• EXERCISE INSTRUCTIONS: Reproduce the full listing that appears beneath this instruction exactly.

• GIVEN MATERIAL:
####

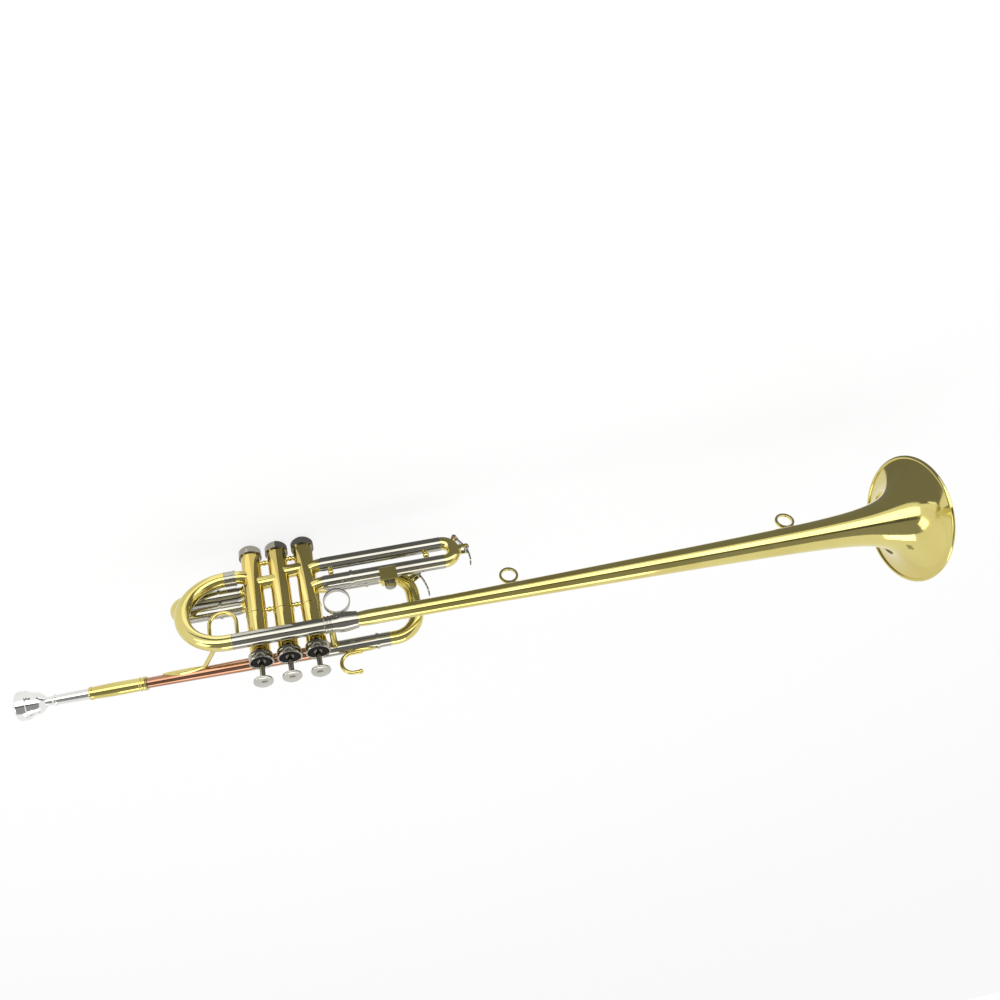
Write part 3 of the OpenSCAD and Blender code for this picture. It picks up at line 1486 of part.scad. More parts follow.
// Hook for the right little finger, a bent rod on a leaf foot
module pinky_hook() {
    bend_z = lead_z + outer_r + hook_rod_r + hook_bend_r - 0.2;
    color(brass) difference() {
        union() {
            leaf_foot(hook_x + hook_leaf / 2 - 5, lead_y, lead_z, outer_r, hook_leaf, 6.5, 1.2, 0);
            translate([hook_x, lead_y, bend_z]) bend_y(hook_bend_r, hook_rod_r, 90, 270);
            rod_x(hook_x - 0.01, hook_x + 9, lead_y, bend_z - hook_bend_r, hook_rod_r);
            translate([hook_x + 9, lead_y, bend_z - hook_bend_r]) sphere(r = hook_rod_r);
            rod_x(hook_x - 0.01, hook_x + 5, lead_y, bend_z + hook_bend_r, hook_rod_r);
            translate([hook_x + 5.5, lead_y, bend_z + hook_bend_r]) sphere(r = hook_rod_r + 0.5);
        }
        rod_x(hook_x - 30, hook_x + 60, lead_y, lead_z, outer_r);
    }
}

mouthpiece();
mouthpiece_receiver();
leadpipe();
bell_bow_brace();
finger_loop();
bell_bow();
bell_bow_ferrule();
bell_socket_tube();
bell_socket_collar();
bell_socket_barrel();
bell_leadpipe_brace();
finger_ring();
bell();
bell_rim_wire();
flag_rings();
valve_casing_1();
valve_casing_2();
valve_casing_3();
intervalve_tubes();
valve_block_braces();
slide_knuckles();
top_caps();
bottom_caps();
cap_felts();
valve_guides();
piston_1();
piston_2();
piston_3();
valve_stem_1();
valve_stem_2();
valve_stem_3();
finger_button_1();
finger_button_2();
finger_button_3();
valve_spring_1();
valve_spring_2();
valve_spring_3();
main_slide_outer_tubes();
valve_slide_outer_tubes();
pinky_hook();
main_slide_legs();
main_slide_bow();
main_water_key_saddle();
main_water_key_spring();
main_water_key();
main_water_key_cork();
third_slide_legs();
third_slide_bow();
third_slide_brace();
lyre_holder();
lyre_screw();
third_water_key_saddle();
third_water_key_spring();
third_water_key();
third_water_key_cork();
first_slide_legs();
first_slide_bow();
second_slide_legs();
second_slide_bow();
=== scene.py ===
"""Herald trumpet: finishes, fine detail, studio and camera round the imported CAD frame."""

import logging
import math
from collections.abc import Iterable, Sequence
from dataclasses import dataclass
from enum import Enum

import bmesh
import bpy
from mathutils import Matrix, Vector, noise


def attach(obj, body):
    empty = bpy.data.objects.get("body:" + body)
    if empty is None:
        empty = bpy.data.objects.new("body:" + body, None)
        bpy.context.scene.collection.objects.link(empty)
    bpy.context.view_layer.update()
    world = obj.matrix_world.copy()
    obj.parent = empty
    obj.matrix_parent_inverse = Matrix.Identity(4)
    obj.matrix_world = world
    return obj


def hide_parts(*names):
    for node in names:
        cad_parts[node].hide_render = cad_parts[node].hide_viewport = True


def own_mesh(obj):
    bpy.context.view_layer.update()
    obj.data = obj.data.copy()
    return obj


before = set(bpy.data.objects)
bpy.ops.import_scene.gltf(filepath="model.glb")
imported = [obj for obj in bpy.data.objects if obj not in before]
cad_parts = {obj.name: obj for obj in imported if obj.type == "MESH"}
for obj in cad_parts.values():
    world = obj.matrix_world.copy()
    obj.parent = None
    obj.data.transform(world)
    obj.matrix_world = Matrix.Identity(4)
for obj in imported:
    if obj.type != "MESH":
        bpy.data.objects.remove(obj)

LOG = logging.getLogger("herald_trumpet")

Value = bpy.types.NodeSocket | bpy.types.Material | float | Sequence[float]

MERGE_GAP = 0.000002
"""Distance within which doubled corners become one, in metres."""

CRISP_EDGE, ROUND_EDGE, WIRE_EDGE, FELT_EDGE = 0.6, 0.9, 1.2, 1.4
"""Angles in radians past which an edge stays sharp, by the kind of piece."""


class Slot(Enum):
    """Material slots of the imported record."""

    BRASS = "brass"
    NICKEL = "nickel"
    COPPER = "copper"
    SILVER = "silver"
    FELT = "felt"
    CORK = "cork"
    SPRING = "spring_steel"


class Lay(Enum):
    """Way that the maker's polishing lines run on a piece."""

    ALONG_X = (0.02, 1.0, 1.0)
    ALONG_Z = (1.0, 1.0, 0.02)
    EVEN = (1.0, 1.0, 1.0)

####

• SOLUTION TO THE EXERCISE:
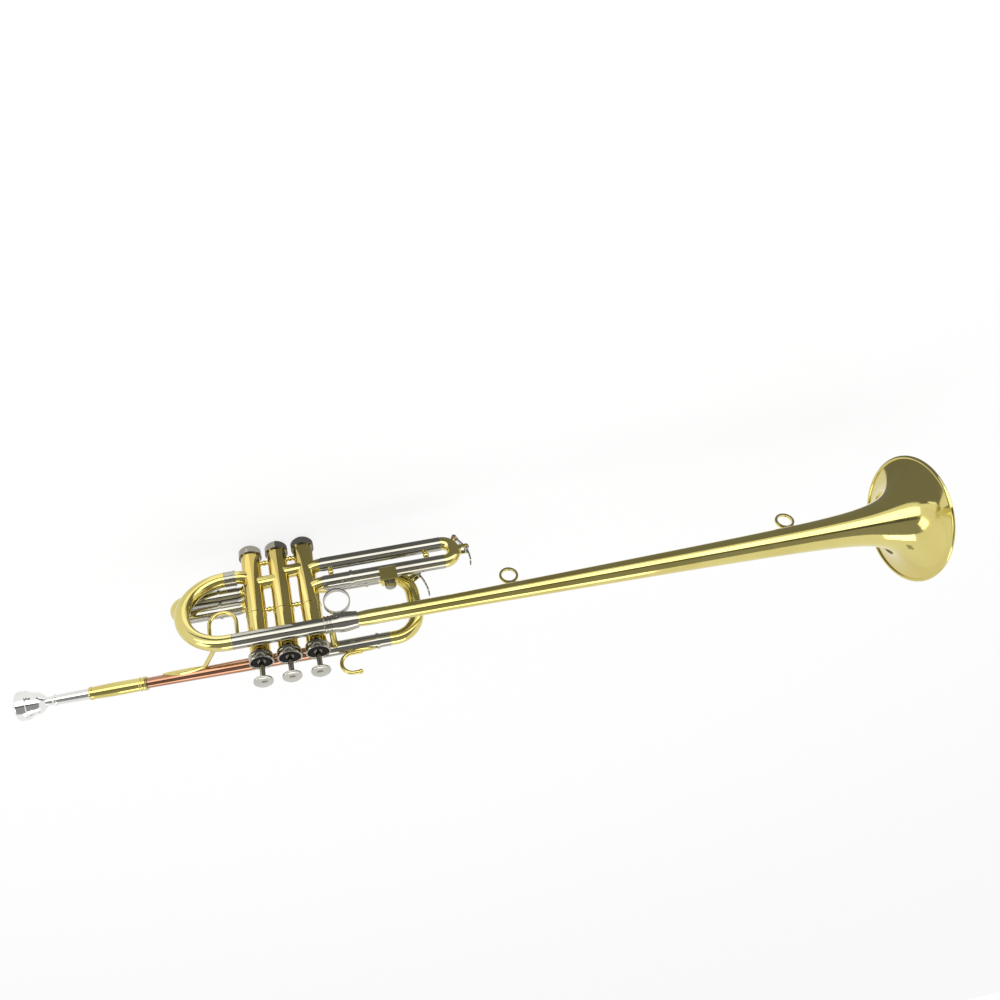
Write part 3 of the OpenSCAD and Blender code for this picture. It picks up at line 1486 of part.scad. More parts follow.
// Hook for the right little finger, a bent rod on a leaf foot
module pinky_hook() {
    bend_z = lead_z + outer_r + hook_rod_r + hook_bend_r - 0.2;
    color(brass) difference() {
        union() {
            leaf_foot(hook_x + hook_leaf / 2 - 5, lead_y, lead_z, outer_r, hook_leaf, 6.5, 1.2, 0);
            translate([hook_x, lead_y, bend_z]) bend_y(hook_bend_r, hook_rod_r, 90, 270);
            rod_x(hook_x - 0.01, hook_x + 9, lead_y, bend_z - hook_bend_r, hook_rod_r);
            translate([hook_x + 9, lead_y, bend_z - hook_bend_r]) sphere(r = hook_rod_r);
            rod_x(hook_x - 0.01, hook_x + 5, lead_y, bend_z + hook_bend_r, hook_rod_r);
            translate([hook_x + 5.5, lead_y, bend_z + hook_bend_r]) sphere(r = hook_rod_r + 0.5);
        }
        rod_x(hook_x - 30, hook_x + 60, lead_y, lead_z, outer_r);
    }
}

mouthpiece();
mouthpiece_receiver();
leadpipe();
bell_bow_brace();
finger_loop();
bell_bow();
bell_bow_ferrule();
bell_socket_tube();
bell_socket_collar();
bell_socket_barrel();
bell_leadpipe_brace();
finger_ring();
bell();
bell_rim_wire();
flag_rings();
valve_casing_1();
valve_casing_2();
valve_casing_3();
intervalve_tubes();
valve_block_braces();
slide_knuckles();
top_caps();
bottom_caps();
cap_felts();
valve_guides();
piston_1();
piston_2();
piston_3();
valve_stem_1();
valve_stem_2();
valve_stem_3();
finger_button_1();
finger_button_2();
finger_button_3();
valve_spring_1();
valve_spring_2();
valve_spring_3();
main_slide_outer_tubes();
valve_slide_outer_tubes();
pinky_hook();
main_slide_legs();
main_slide_bow();
main_water_key_saddle();
main_water_key_spring();
main_water_key();
main_water_key_cork();
third_slide_legs();
third_slide_bow();
third_slide_brace();
lyre_holder();
lyre_screw();
third_water_key_saddle();
third_water_key_spring();
third_water_key();
third_water_key_cork();
first_slide_legs();
first_slide_bow();
second_slide_legs();
second_slide_bow();
=== scene.py ===
"""Herald trumpet: finishes, fine detail, studio and camera round the imported CAD frame."""

import logging
import math
from collections.abc import Iterable, Sequence
from dataclasses import dataclass
from enum import Enum

import bmesh
import bpy
from mathutils import Matrix, Vector, noise


def attach(obj, body):
    empty = bpy.data.objects.get("body:" + body)
    if empty is None:
        empty = bpy.data.objects.new("body:" + body, None)
        bpy.context.scene.collection.objects.link(empty)
    bpy.context.view_layer.update()
    world = obj.matrix_world.copy()
    obj.parent = empty
    obj.matrix_parent_inverse = Matrix.Identity(4)
    obj.matrix_world = world
    return obj


def hide_parts(*names):
    for node in names:
        cad_parts[node].hide_render = cad_parts[node].hide_viewport = True


def own_mesh(obj):
    bpy.context.view_layer.update()
    obj.data = obj.data.copy()
    return obj


before = set(bpy.data.objects)
bpy.ops.import_scene.gltf(filepath="model.glb")
imported = [obj for obj in bpy.data.objects if obj not in before]
cad_parts = {obj.name: obj for obj in imported if obj.type == "MESH"}
for obj in cad_parts.values():
    world = obj.matrix_world.copy()
    obj.parent = None
    obj.data.transform(world)
    obj.matrix_world = Matrix.Identity(4)
for obj in imported:
    if obj.type != "MESH":
        bpy.data.objects.remove(obj)

LOG = logging.getLogger("herald_trumpet")

Value = bpy.types.NodeSocket | bpy.types.Material | float | Sequence[float]

MERGE_GAP = 0.000002
"""Distance within which doubled corners become one, in metres."""

CRISP_EDGE, ROUND_EDGE, WIRE_EDGE, FELT_EDGE = 0.6, 0.9, 1.2, 1.4
"""Angles in radians past which an edge stays sharp, by the kind of piece."""


class Slot(Enum):
    """Material slots of the imported record."""

    BRASS = "brass"
    NICKEL = "nickel"
    COPPER = "copper"
    SILVER = "silver"
    FELT = "felt"
    CORK = "cork"
    SPRING = "spring_steel"


class Lay(Enum):
    """Way that the maker's polishing lines run on a piece."""

    ALONG_X = (0.02, 1.0, 1.0)
    ALONG_Z = (1.0, 1.0, 0.02)
    EVEN = (1.0, 1.0, 1.0)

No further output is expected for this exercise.